Dataset entries >>
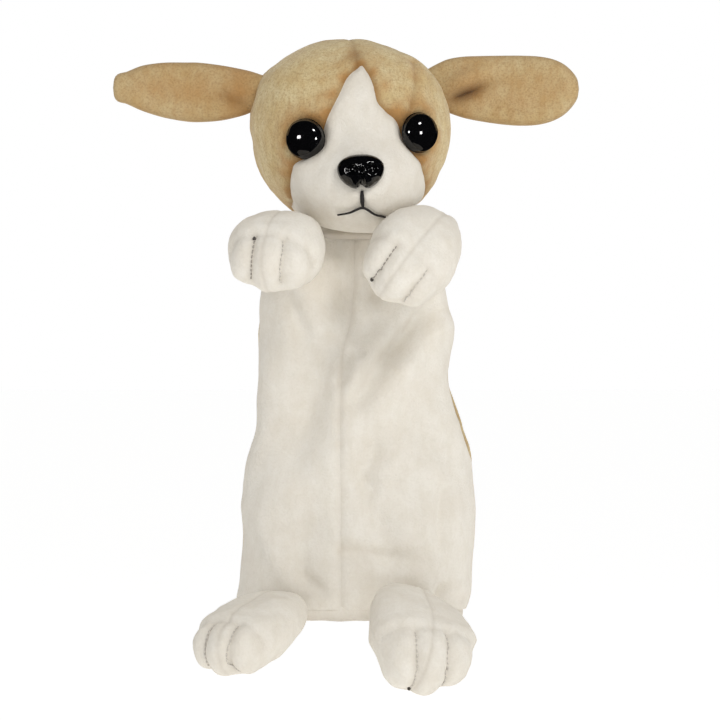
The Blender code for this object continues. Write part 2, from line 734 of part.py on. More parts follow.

* * *

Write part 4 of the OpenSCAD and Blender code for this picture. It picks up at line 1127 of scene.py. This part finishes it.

...

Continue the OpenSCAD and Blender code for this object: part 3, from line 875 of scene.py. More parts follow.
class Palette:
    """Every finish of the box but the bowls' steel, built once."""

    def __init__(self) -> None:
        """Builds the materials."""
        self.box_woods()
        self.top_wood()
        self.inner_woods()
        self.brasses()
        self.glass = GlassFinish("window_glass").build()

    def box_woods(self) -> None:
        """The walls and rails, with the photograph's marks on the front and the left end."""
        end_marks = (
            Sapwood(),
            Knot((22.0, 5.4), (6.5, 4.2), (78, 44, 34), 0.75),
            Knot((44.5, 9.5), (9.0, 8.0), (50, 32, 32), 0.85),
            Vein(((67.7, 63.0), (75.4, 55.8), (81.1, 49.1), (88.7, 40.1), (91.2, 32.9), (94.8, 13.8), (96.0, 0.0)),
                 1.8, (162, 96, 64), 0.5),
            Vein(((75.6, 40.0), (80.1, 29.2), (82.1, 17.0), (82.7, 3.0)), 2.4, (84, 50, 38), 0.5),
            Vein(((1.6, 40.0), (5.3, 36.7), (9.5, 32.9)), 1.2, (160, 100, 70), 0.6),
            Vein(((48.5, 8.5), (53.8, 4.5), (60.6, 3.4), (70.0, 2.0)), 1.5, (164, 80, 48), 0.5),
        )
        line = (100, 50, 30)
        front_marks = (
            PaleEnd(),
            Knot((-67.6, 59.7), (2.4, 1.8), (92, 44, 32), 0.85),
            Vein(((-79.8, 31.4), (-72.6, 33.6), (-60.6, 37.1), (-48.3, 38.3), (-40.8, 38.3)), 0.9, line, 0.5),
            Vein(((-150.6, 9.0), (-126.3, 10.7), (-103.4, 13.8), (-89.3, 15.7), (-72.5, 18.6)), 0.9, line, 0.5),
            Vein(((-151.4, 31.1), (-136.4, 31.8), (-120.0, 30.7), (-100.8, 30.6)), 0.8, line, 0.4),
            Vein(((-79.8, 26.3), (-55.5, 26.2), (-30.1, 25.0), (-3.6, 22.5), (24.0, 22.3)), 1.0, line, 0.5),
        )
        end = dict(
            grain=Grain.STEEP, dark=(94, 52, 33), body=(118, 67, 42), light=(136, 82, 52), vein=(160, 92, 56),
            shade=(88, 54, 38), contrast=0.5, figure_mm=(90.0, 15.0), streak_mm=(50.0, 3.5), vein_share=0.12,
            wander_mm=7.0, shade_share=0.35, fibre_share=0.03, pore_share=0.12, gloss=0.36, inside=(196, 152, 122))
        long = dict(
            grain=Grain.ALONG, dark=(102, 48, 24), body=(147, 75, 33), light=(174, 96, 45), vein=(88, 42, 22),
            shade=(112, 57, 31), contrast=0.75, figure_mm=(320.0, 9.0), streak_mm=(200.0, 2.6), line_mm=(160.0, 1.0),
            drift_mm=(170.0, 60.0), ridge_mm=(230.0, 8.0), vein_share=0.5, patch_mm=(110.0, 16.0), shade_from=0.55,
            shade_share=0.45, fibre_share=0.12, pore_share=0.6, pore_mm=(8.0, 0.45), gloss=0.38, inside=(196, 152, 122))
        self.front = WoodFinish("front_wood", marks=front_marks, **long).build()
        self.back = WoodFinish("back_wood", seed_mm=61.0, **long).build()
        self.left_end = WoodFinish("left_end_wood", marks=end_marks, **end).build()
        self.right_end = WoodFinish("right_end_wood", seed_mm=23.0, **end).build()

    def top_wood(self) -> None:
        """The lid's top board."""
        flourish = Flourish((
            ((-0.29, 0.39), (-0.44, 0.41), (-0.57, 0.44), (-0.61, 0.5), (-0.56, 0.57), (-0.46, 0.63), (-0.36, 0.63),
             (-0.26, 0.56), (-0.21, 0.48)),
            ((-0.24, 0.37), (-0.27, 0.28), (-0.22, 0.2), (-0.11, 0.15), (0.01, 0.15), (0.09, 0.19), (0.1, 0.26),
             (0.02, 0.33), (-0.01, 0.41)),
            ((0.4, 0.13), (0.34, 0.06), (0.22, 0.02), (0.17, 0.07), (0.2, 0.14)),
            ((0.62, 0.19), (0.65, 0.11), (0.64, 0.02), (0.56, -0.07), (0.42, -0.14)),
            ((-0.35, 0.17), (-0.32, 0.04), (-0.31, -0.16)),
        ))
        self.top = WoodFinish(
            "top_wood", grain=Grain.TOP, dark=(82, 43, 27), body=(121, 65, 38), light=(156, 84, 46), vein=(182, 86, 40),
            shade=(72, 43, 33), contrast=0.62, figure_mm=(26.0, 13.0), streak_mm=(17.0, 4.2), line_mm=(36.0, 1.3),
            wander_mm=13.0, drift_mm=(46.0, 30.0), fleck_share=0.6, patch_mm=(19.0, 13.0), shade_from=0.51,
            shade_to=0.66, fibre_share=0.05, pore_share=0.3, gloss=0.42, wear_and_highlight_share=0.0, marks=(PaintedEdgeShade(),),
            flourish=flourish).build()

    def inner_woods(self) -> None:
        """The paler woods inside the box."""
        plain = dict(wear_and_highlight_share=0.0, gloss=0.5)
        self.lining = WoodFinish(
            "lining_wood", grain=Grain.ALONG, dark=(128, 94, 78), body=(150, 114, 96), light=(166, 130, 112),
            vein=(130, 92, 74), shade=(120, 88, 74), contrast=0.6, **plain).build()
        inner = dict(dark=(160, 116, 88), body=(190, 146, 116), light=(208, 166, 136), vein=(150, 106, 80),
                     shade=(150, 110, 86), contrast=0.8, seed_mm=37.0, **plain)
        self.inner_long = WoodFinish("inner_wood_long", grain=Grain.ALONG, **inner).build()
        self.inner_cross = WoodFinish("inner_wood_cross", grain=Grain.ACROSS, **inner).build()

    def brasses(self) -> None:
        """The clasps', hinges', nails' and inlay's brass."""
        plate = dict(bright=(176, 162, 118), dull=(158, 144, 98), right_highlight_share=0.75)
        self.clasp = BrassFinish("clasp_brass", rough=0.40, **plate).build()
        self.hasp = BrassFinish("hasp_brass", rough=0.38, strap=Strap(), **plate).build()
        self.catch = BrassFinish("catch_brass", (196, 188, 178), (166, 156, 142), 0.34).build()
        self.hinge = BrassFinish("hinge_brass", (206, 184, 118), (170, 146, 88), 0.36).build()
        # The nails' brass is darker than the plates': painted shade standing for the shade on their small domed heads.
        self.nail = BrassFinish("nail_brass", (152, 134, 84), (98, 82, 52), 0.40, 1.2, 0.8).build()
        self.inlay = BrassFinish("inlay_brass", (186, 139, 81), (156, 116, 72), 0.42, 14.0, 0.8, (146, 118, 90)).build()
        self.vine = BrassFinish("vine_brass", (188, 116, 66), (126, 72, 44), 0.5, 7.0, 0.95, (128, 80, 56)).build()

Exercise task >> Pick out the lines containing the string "parts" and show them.

Task output >>
The Blender code for this object continues. Write part 2, from line 734 of part.py on. More parts follow.
Continue the OpenSCAD and Blender code for this object: part 3, from line 875 of scene.py. More parts follow.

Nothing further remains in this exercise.